##### INFORMATION SUPPLIED

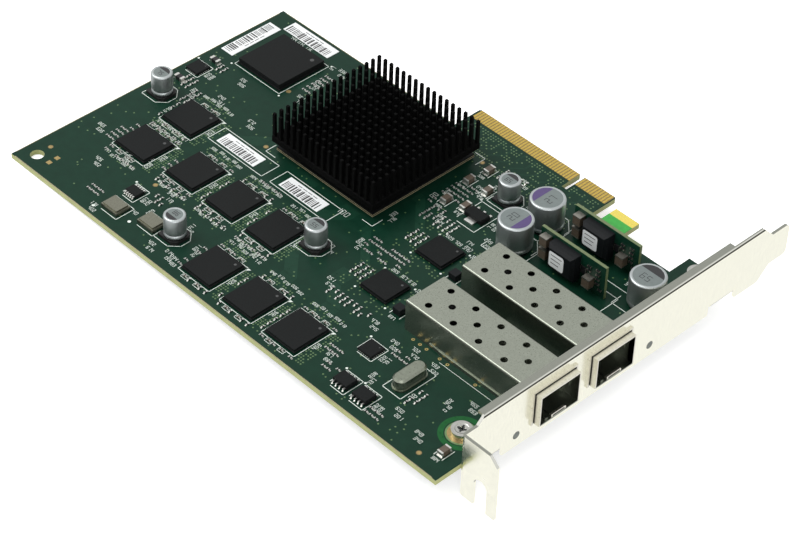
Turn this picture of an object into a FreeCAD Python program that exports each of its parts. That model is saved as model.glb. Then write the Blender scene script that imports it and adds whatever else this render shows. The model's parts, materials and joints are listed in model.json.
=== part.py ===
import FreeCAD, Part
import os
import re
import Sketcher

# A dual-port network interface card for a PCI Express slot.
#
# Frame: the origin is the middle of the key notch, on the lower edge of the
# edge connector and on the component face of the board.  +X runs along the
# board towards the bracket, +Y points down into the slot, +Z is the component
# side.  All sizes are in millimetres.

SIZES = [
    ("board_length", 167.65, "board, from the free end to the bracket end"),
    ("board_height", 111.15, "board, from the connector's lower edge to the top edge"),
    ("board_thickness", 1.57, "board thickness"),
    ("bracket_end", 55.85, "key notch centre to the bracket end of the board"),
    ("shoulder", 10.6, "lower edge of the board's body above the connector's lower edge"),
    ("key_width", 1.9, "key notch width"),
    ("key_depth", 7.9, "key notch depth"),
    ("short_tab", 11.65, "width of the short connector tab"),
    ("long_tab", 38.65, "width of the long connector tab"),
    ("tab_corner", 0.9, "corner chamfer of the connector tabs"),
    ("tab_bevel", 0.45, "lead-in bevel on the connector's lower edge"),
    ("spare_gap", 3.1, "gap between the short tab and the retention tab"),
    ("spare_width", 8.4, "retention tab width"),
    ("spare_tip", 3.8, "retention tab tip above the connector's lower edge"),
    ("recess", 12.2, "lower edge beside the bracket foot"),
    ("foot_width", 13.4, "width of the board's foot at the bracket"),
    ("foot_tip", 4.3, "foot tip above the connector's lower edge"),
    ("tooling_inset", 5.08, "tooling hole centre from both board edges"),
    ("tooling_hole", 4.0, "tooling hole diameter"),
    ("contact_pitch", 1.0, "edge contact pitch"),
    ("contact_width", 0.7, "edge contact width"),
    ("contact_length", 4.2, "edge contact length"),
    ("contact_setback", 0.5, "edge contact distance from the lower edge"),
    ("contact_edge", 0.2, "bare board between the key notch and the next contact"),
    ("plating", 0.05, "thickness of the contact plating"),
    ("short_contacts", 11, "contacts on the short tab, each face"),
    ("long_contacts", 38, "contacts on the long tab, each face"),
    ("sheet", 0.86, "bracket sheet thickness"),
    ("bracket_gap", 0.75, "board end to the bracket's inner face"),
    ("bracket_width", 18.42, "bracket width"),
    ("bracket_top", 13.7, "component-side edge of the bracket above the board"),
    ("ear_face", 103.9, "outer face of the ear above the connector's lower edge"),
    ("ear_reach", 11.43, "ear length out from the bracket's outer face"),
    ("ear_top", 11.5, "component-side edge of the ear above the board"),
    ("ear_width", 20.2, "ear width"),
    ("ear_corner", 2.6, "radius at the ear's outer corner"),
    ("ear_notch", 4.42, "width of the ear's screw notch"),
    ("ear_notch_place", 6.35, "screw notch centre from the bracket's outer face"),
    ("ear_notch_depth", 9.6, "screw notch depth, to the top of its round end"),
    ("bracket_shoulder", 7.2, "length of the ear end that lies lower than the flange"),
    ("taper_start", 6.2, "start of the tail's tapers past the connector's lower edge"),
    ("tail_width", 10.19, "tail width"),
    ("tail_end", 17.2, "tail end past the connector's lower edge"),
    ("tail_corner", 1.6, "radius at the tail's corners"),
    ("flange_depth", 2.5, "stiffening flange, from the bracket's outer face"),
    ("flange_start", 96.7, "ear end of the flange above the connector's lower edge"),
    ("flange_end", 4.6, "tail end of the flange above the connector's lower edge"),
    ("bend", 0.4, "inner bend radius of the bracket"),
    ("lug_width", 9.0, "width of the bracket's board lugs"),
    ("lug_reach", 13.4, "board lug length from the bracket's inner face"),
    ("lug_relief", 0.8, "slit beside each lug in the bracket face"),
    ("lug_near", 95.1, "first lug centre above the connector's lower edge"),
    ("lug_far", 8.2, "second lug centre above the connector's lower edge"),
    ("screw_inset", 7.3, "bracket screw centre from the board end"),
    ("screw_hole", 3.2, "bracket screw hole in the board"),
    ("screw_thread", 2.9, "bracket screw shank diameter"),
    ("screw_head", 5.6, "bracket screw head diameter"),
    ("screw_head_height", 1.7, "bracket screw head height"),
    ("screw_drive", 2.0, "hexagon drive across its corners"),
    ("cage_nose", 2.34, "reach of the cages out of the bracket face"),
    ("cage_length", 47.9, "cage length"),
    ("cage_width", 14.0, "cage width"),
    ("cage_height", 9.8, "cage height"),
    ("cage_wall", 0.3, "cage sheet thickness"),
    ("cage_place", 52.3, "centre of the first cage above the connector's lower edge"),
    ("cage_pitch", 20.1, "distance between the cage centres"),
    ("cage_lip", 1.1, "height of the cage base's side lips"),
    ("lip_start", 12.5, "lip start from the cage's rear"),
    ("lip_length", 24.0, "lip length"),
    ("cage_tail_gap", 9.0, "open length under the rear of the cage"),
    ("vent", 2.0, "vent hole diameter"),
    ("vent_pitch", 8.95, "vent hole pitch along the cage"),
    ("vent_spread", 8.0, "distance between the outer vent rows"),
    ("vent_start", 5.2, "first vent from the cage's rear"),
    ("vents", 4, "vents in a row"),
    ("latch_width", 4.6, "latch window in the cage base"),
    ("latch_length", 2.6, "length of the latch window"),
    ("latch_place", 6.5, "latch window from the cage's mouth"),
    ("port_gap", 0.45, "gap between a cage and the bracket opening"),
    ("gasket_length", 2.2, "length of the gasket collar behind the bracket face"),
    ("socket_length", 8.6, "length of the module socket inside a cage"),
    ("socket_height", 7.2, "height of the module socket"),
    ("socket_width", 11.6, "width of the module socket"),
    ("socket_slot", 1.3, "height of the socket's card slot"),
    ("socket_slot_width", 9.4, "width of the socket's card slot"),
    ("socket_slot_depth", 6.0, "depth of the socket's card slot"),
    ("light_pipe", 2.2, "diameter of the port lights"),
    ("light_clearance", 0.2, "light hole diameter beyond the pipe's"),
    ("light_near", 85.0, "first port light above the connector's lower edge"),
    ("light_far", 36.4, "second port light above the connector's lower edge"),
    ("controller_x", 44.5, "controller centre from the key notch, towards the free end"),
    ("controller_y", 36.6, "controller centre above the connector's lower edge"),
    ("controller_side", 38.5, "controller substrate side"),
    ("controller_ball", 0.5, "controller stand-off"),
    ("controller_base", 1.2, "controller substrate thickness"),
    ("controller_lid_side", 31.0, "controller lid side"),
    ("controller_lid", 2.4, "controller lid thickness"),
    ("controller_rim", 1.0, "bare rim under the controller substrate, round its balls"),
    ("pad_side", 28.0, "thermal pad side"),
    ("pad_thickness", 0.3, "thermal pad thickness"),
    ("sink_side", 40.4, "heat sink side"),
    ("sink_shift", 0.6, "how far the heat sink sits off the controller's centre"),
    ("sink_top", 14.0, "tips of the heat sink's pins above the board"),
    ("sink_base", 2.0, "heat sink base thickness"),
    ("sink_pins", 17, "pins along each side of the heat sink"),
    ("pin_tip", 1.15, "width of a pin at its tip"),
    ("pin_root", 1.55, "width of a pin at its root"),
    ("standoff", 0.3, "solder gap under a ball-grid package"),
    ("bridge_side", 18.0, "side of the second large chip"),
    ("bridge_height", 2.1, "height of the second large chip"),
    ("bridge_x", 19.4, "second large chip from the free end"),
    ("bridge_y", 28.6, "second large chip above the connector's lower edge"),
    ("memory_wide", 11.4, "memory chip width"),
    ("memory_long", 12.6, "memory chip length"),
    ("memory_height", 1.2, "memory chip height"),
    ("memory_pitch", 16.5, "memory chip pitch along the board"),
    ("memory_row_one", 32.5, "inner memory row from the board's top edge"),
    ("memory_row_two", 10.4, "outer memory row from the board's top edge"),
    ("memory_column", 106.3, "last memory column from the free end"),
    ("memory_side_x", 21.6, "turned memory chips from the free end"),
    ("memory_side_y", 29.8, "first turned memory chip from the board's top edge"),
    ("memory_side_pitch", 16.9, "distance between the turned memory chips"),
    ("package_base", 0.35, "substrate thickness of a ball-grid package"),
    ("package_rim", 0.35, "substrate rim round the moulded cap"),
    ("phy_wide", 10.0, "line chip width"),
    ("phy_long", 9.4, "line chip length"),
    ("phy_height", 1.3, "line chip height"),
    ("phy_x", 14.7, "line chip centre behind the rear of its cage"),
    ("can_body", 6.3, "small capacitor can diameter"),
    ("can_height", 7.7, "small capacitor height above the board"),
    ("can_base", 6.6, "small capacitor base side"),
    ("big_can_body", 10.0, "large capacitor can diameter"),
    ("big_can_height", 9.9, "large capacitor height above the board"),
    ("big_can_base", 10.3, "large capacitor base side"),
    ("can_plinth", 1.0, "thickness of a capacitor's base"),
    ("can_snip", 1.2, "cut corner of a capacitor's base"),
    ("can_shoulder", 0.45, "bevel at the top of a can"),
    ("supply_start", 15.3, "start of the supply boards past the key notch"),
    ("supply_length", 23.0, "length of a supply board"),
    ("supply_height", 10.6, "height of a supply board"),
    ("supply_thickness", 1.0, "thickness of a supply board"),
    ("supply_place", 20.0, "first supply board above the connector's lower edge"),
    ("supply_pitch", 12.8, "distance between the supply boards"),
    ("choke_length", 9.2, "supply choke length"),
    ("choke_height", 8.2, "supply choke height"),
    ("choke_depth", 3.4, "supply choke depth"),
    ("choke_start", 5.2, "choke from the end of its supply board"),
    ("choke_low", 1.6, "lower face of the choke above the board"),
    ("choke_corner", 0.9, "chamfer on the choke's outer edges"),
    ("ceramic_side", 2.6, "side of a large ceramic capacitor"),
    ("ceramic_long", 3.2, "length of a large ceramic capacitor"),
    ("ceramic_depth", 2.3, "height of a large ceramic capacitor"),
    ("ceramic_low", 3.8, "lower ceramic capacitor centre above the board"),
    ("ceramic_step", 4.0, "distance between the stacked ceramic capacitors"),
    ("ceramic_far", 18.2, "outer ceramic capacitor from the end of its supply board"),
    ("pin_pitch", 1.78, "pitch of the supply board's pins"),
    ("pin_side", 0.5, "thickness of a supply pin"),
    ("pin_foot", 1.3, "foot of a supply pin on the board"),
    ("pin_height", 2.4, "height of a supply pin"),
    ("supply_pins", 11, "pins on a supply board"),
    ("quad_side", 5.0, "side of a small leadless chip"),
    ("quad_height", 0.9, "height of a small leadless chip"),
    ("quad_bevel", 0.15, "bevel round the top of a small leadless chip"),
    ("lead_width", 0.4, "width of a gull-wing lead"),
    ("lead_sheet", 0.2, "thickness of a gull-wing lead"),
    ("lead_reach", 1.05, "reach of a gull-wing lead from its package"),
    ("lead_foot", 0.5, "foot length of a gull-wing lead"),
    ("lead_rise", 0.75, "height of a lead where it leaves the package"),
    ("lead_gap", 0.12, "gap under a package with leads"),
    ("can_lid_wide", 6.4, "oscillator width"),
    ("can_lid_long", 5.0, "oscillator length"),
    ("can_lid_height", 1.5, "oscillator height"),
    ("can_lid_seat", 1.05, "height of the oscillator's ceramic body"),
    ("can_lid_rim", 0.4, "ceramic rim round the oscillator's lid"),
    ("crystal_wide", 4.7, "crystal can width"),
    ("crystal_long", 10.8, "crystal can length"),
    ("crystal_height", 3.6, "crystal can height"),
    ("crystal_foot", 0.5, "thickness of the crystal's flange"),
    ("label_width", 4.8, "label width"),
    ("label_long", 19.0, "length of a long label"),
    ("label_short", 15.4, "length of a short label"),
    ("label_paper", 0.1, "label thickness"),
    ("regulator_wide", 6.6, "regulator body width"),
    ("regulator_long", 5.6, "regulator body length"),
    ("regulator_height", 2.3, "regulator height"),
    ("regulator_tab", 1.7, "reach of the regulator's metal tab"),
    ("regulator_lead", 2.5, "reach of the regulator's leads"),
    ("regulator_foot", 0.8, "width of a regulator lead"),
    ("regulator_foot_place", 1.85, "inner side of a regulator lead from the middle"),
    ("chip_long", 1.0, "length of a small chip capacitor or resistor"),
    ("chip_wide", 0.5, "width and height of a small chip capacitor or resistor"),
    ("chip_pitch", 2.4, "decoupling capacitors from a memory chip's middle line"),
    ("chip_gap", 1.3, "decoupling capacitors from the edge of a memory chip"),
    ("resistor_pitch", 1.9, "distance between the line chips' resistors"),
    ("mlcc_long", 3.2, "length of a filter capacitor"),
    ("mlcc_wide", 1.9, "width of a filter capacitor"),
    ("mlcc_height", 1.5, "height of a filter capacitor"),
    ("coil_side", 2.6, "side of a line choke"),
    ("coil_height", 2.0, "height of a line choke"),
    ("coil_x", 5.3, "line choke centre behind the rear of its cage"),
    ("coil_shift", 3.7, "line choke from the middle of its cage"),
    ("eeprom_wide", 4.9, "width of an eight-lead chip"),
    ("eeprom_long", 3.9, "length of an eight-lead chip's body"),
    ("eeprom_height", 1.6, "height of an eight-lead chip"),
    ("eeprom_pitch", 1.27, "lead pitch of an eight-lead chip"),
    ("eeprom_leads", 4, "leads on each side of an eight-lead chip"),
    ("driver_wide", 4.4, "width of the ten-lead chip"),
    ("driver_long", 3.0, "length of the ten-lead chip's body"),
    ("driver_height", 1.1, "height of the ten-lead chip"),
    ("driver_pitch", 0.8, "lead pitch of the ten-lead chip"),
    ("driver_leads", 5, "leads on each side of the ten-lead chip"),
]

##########

- _EXERCISE PROMPT_
Only the lines from the beginning of the material to the line containing "are in millimetres." should be echoed, verbatim and in full.

- _REPLY_
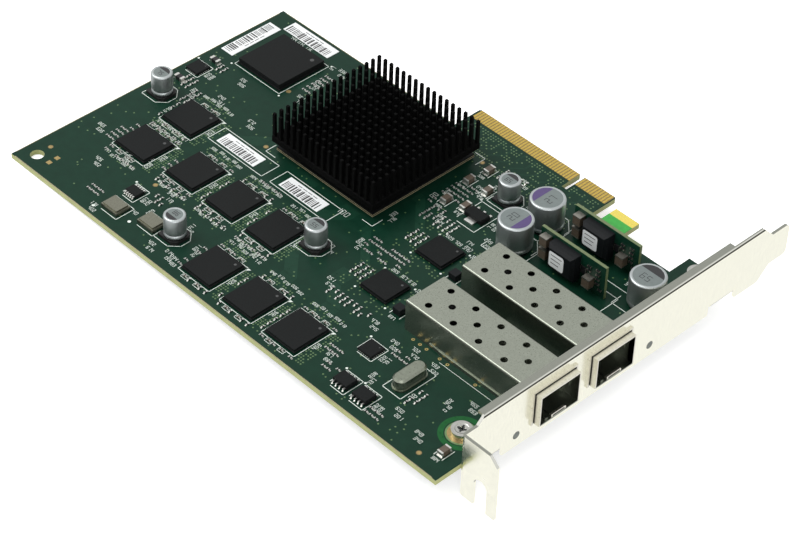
Turn this picture of an object into a FreeCAD Python program that exports each of its parts. That model is saved as model.glb. Then write the Blender scene script that imports it and adds whatever else this render shows. The model's parts, materials and joints are listed in model.json.
=== part.py ===
import FreeCAD, Part
import os
import re
import Sketcher

# A dual-port network interface card for a PCI Express slot.
#
# Frame: the origin is the middle of the key notch, on the lower edge of the
# edge connector and on the component face of the board.  +X runs along the
# board towards the bracket, +Y points down into the slot, +Z is the component
# side.  All sizes are in millimetres.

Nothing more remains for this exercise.